Kato Nevrokopi

Nevrokopi is one of the most beautiful municipalities in Macedonia and before the local government reform (Kallikratis programme) it was the largest municipality in all of Greece. It covers 872 sq.km. and is surrounded by the imposing mountain ranges of Falakro and Orvilos. Dominating the fertile plain of the basin, it is well-known for its famous potatoes, delicious beans and low temperatures during the winter. Kato Nevrokopi is 42 km away from Drama, the capital of the prefecture.

The greater region of ​​Kato Nevrokopi has been inhabited since the Paleolithic Age. During Archaic Greece, the inhabitants had relations with the peoples of central Balkans and of the cities on the coasts of Macedonia and Thrace. The tribes inhabiting the area were Thracians, mainly Odomanti and Edoni. The region of ​​ Kato Nevrokopi basin was conquered by Philip II. After the Battle of Philippi in 42 BC, the Romans laid down roots in the area. During the Byzantine period, there were large private or monastic estates. After the 7th century, successive waves of Slavs swept down from the north. In 1383 the region was conquered by the Ottomans and numerous Muslims settled in the area. In 1530 there were 385 Christian and 219 Muslim households.

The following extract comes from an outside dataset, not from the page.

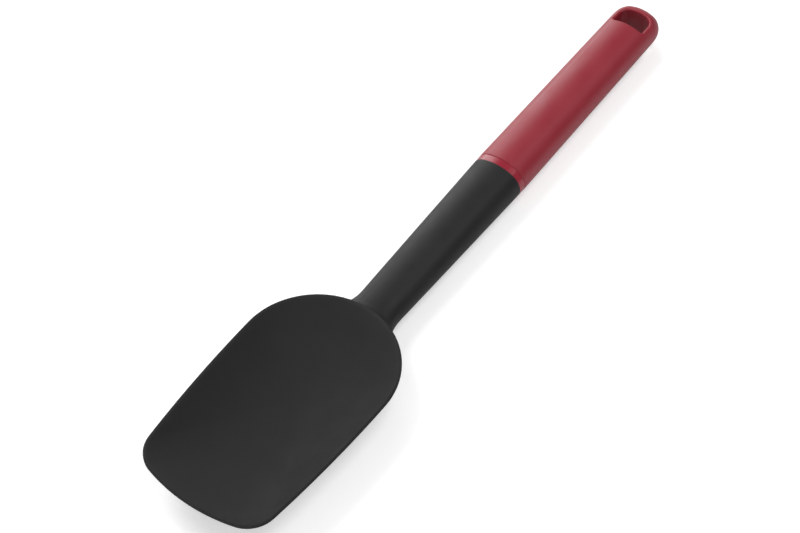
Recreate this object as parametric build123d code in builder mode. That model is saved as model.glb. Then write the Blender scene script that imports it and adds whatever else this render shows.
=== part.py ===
import os
from math import radians, tan

from build123d import *

# A scoop spatula lying face up along X, head tip at -X and handle end at +X.
# Z = 0 is the table that it lies on. Lengths are in millimetres.

# Head: outline of the rim, seen from above
head_length = 113.6
head_width = 68.2
tip_radius = 77.0
side_radius = 600.0
tip_corner_radius = 13.5

# Head: bowl and underside
bowl_centre_from_tip = 70.0
bowl_depth = 13.0
lip_width = 1.2
lip_height = 1.2
lip_bevel = 0.3
tip_rise = 1.93
rim_above_axis = 9.7

# Neck: tapered oval sleeve of the head moulding
neck_length = 94.0
neck_taper_angle = 1.6
neck_reach_under_bowl = 27.6
neck_flare_radius = 4.0

# Collar: bright band between neck and handle
collar_length = 3.6
parting_bevel = 0.3

# Handle
handle_length = 119.2
handle_width = 24.66
handle_height = 18.12
side_arc_drop = 0.72
grip_taper_angle = 0.33
end_cap_length = 12.0

# Hang hole: straight towards the head, bowed towards the handle's end
hole_length = 10.2
hole_width = 14.8
hole_end_wall = 6.4
hole_bow = 0.8
hole_far_corner_radius = 4.2
hole_near_corner_radius = 1.2
hole_rounding = 1.0

# Core: stiff blade in the head, rod in the neck and tang in the handle
blade_thickness = 2.2
blade_skin = 1.7
rod_width = 14.0
rod_height = 8.0
rod_corner_radius = 2.4
rod_reach_under_bowl = 8.0
drop_width = 9.0
tang_length = 66.0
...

The Bulgarian Exarchate was founded in 1870 and a long period of national rivalry took place in Kato Nevrokopi. In 1882, the Greeks began to try to defend themselves against the Bulgarian claims with the help of the metropolis. The exarchs of Kato Nevrokopi laid claim to the church of Agios Dimitrios. In 1899 the exarchs provoked riots to take control of the church and the Ottoman administration decided to suspend its operation. At Easter of 1901 the Ottoman authorities allowed the church to return to its normal operating procedures under the agreement that the service be held alternately in Greek and Bulgarian, yet at Easter of 1902, as the uprising continued, the church closed once again. The following year, Bulgarian Komitadjis took armed action in the area in order to terrorize the Greek population. It was during that time when the teacher Thomas Papageorgiou was killed.

In October 1903, at the initiative of the Metropolitan of Drama, the church of Agios Dimitrios reopened to celebrate the Saint's feast day with the participation of patriarchs and exarchs. On the same day, however, an armed group of 30 Komitadjis attacked the temple and arrested Ioannis Zafeiriou, Nikolaos Germanos, his son Georgios Germanos and the teacher Konstantinos Christidis, members of the church council, who were later executed. In 1906, on Christmas Eve, a body of 300 komitatzis surrounded Kato Nevrokopi and, after a three-hour attack, killed the Greek community leaders. The Greek army marched into the town on July 4, 1913. During the next years and especially after the population exchange between Greece and Turkey, refugees from Asia Minor, Pontus and Eastern Thrace took refuge in Kato Nevrokopi, while the Muslim inhabitants migrated to Turkey and 324 exarch families had migrated to Bulgaria by 1932. On April 1, 1927, the town was renamed from Zyrnovo to Kato Nevrokopi. Today it is the seat of the new expanded Municipality as, traditionally, it has always been the administrative, economic and cultural center of the greater basin area.

The visitor to Kato Nevrokopi will surely notice and admire the harmonious blend of modern aesthetics and old architecture in the houses of the place.

Yet, Nevrokopi is much more than that. It is the breathtaking natural environment that has been changed little by human activity, it is the post-Byzantine monuments and churches, it is the exquisite forests which are completely accessible through the European paths E6 and EuroVelo trail, as well as the adequate country road network that leads to the entry points and many other things that will be exciting for the visitor to discover.

The town features the dominating, majestic church of Agios Dimitrios, built in 1866, with murals on interior walls and its impressive bell tower in the courtyard. Among the icons of the iconostasis, probably made by the well-known local painter Georgios in the 1870s, stands out the icon of Agios Dimitrios (the patron saint of the village) with its figures in gold embroidered luxurious attire. Other remarkable features are the copy icons of Panagia Faneromeni (Virgin Mary Revealed) and Panagia Eptaspathi (Our Lady of the Seven Swords), various relics, 2 shrines, the wood-carved iconostasis, the pulpit (ambo) and the Bishop’s throne.

A key part of the culture are the Associations that keep the customs and traditions of the place alive from generation to generation.

The most historic of all is the Cultural Association of Nevrokopi under the name "Cultural Center of Nevrokopi". It was founded in 1975 and is still active up to this day. Through cultural events and various activities held, it manages to keep the Culture in our place unchanged.

Pontic Association of Nevrokopi "Alexandros Ypsilantis": It was founded in 1978 and exists up to this day, keeping the Pontic tradition alive by teaching young people Pontic traditional dances, customs and traditions.